# [What the task asks]
All of the material below is to be returned exactly.

# [Dataset content]
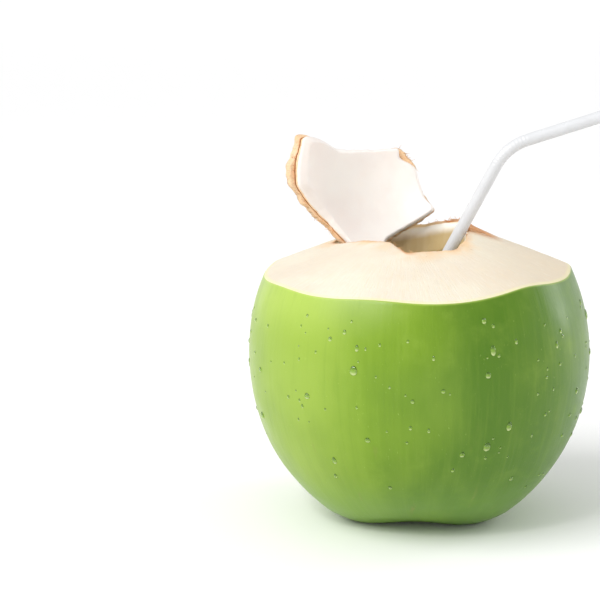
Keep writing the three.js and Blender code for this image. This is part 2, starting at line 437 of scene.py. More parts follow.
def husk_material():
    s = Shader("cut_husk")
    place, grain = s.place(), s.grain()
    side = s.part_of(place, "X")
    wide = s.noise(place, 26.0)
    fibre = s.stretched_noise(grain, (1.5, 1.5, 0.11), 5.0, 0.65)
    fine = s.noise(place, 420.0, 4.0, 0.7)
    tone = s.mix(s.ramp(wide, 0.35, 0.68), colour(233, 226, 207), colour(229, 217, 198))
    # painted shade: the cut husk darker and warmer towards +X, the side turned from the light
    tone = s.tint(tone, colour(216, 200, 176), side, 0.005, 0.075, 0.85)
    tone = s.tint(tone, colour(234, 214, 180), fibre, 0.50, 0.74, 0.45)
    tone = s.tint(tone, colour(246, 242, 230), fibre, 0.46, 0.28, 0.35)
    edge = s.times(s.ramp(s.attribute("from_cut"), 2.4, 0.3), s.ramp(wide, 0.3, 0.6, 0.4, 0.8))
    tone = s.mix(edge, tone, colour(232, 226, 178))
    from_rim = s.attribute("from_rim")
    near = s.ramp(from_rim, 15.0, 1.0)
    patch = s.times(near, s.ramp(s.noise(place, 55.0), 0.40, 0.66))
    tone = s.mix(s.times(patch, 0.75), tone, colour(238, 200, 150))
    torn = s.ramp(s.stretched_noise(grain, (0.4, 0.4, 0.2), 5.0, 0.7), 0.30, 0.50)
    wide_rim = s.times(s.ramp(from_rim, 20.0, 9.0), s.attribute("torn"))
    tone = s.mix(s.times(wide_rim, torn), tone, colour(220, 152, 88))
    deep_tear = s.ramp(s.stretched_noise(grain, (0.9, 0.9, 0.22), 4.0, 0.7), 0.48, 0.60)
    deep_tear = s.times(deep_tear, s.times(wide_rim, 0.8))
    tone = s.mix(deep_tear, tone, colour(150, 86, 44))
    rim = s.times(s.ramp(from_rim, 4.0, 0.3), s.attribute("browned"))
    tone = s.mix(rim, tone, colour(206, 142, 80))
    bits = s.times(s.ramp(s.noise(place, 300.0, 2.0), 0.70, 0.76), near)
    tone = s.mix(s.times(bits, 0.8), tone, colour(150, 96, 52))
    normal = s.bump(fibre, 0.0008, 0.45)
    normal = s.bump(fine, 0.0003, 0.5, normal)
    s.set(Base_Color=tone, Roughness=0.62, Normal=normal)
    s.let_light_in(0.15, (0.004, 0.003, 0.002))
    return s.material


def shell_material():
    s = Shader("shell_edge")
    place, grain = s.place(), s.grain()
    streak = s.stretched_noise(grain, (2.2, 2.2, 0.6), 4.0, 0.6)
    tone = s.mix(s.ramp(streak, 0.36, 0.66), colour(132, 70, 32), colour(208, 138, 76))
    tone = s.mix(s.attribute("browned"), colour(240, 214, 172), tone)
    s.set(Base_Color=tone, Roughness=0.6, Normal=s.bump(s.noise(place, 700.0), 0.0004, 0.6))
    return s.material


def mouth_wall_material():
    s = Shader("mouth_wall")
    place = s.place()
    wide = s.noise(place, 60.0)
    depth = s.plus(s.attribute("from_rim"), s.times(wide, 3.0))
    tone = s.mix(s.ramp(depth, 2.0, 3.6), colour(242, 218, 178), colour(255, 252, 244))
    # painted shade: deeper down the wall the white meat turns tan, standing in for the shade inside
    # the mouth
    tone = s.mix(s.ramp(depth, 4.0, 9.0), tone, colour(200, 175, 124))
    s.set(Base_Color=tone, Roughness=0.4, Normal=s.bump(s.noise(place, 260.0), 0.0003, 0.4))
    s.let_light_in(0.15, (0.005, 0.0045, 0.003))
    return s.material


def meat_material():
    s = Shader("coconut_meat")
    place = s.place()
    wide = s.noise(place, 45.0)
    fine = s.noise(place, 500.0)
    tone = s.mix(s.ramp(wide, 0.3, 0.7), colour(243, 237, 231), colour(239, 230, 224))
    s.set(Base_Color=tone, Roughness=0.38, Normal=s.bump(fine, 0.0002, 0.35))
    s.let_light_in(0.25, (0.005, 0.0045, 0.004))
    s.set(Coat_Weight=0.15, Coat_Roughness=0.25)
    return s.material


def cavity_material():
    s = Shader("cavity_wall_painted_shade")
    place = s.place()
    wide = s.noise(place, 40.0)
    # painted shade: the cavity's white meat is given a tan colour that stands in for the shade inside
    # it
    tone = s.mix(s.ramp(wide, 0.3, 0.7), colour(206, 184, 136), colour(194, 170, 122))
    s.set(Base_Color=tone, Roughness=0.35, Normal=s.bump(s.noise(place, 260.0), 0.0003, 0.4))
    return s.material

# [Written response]
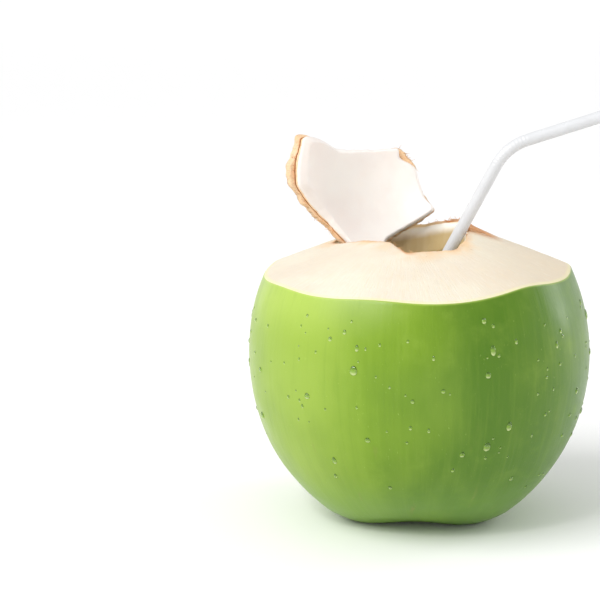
Keep writing the three.js and Blender code for this image. This is part 2, starting at line 437 of scene.py. More parts follow.
def husk_material():
    s = Shader("cut_husk")
    place, grain = s.place(), s.grain()
    side = s.part_of(place, "X")
    wide = s.noise(place, 26.0)
    fibre = s.stretched_noise(grain, (1.5, 1.5, 0.11), 5.0, 0.65)
    fine = s.noise(place, 420.0, 4.0, 0.7)
    tone = s.mix(s.ramp(wide, 0.35, 0.68), colour(233, 226, 207), colour(229, 217, 198))
    # painted shade: the cut husk darker and warmer towards +X, the side turned from the light
    tone = s.tint(tone, colour(216, 200, 176), side, 0.005, 0.075, 0.85)
    tone = s.tint(tone, colour(234, 214, 180), fibre, 0.50, 0.74, 0.45)
    tone = s.tint(tone, colour(246, 242, 230), fibre, 0.46, 0.28, 0.35)
    edge = s.times(s.ramp(s.attribute("from_cut"), 2.4, 0.3), s.ramp(wide, 0.3, 0.6, 0.4, 0.8))
    tone = s.mix(edge, tone, colour(232, 226, 178))
    from_rim = s.attribute("from_rim")
    near = s.ramp(from_rim, 15.0, 1.0)
    patch = s.times(near, s.ramp(s.noise(place, 55.0), 0.40, 0.66))
    tone = s.mix(s.times(patch, 0.75), tone, colour(238, 200, 150))
    torn = s.ramp(s.stretched_noise(grain, (0.4, 0.4, 0.2), 5.0, 0.7), 0.30, 0.50)
    wide_rim = s.times(s.ramp(from_rim, 20.0, 9.0), s.attribute("torn"))
    tone = s.mix(s.times(wide_rim, torn), tone, colour(220, 152, 88))
    deep_tear = s.ramp(s.stretched_noise(grain, (0.9, 0.9, 0.22), 4.0, 0.7), 0.48, 0.60)
    deep_tear = s.times(deep_tear, s.times(wide_rim, 0.8))
    tone = s.mix(deep_tear, tone, colour(150, 86, 44))
    rim = s.times(s.ramp(from_rim, 4.0, 0.3), s.attribute("browned"))
    tone = s.mix(rim, tone, colour(206, 142, 80))
    bits = s.times(s.ramp(s.noise(place, 300.0, 2.0), 0.70, 0.76), near)
    tone = s.mix(s.times(bits, 0.8), tone, colour(150, 96, 52))
    normal = s.bump(fibre, 0.0008, 0.45)
    normal = s.bump(fine, 0.0003, 0.5, normal)
    s.set(Base_Color=tone, Roughness=0.62, Normal=normal)
    s.let_light_in(0.15, (0.004, 0.003, 0.002))
    return s.material


def shell_material():
    s = Shader("shell_edge")
    place, grain = s.place(), s.grain()
    streak = s.stretched_noise(grain, (2.2, 2.2, 0.6), 4.0, 0.6)
    tone = s.mix(s.ramp(streak, 0.36, 0.66), colour(132, 70, 32), colour(208, 138, 76))
    tone = s.mix(s.attribute("browned"), colour(240, 214, 172), tone)
    s.set(Base_Color=tone, Roughness=0.6, Normal=s.bump(s.noise(place, 700.0), 0.0004, 0.6))
    return s.material


def mouth_wall_material():
    s = Shader("mouth_wall")
    place = s.place()
    wide = s.noise(place, 60.0)
    depth = s.plus(s.attribute("from_rim"), s.times(wide, 3.0))
    tone = s.mix(s.ramp(depth, 2.0, 3.6), colour(242, 218, 178), colour(255, 252, 244))
    # painted shade: deeper down the wall the white meat turns tan, standing in for the shade inside
    # the mouth
    tone = s.mix(s.ramp(depth, 4.0, 9.0), tone, colour(200, 175, 124))
    s.set(Base_Color=tone, Roughness=0.4, Normal=s.bump(s.noise(place, 260.0), 0.0003, 0.4))
    s.let_light_in(0.15, (0.005, 0.0045, 0.003))
    return s.material


def meat_material():
    s = Shader("coconut_meat")
    place = s.place()
    wide = s.noise(place, 45.0)
    fine = s.noise(place, 500.0)
    tone = s.mix(s.ramp(wide, 0.3, 0.7), colour(243, 237, 231), colour(239, 230, 224))
    s.set(Base_Color=tone, Roughness=0.38, Normal=s.bump(fine, 0.0002, 0.35))
    s.let_light_in(0.25, (0.005, 0.0045, 0.004))
    s.set(Coat_Weight=0.15, Coat_Roughness=0.25)
    return s.material


def cavity_material():
    s = Shader("cavity_wall_painted_shade")
    place = s.place()
    wide = s.noise(place, 40.0)
    # painted shade: the cavity's white meat is given a tan colour that stands in for the shade inside
    # it
    tone = s.mix(s.ramp(wide, 0.3, 0.7), colour(206, 184, 136), colour(194, 170, 122))
    s.set(Base_Color=tone, Roughness=0.35, Normal=s.bump(s.noise(place, 260.0), 0.0003, 0.4))
    return s.material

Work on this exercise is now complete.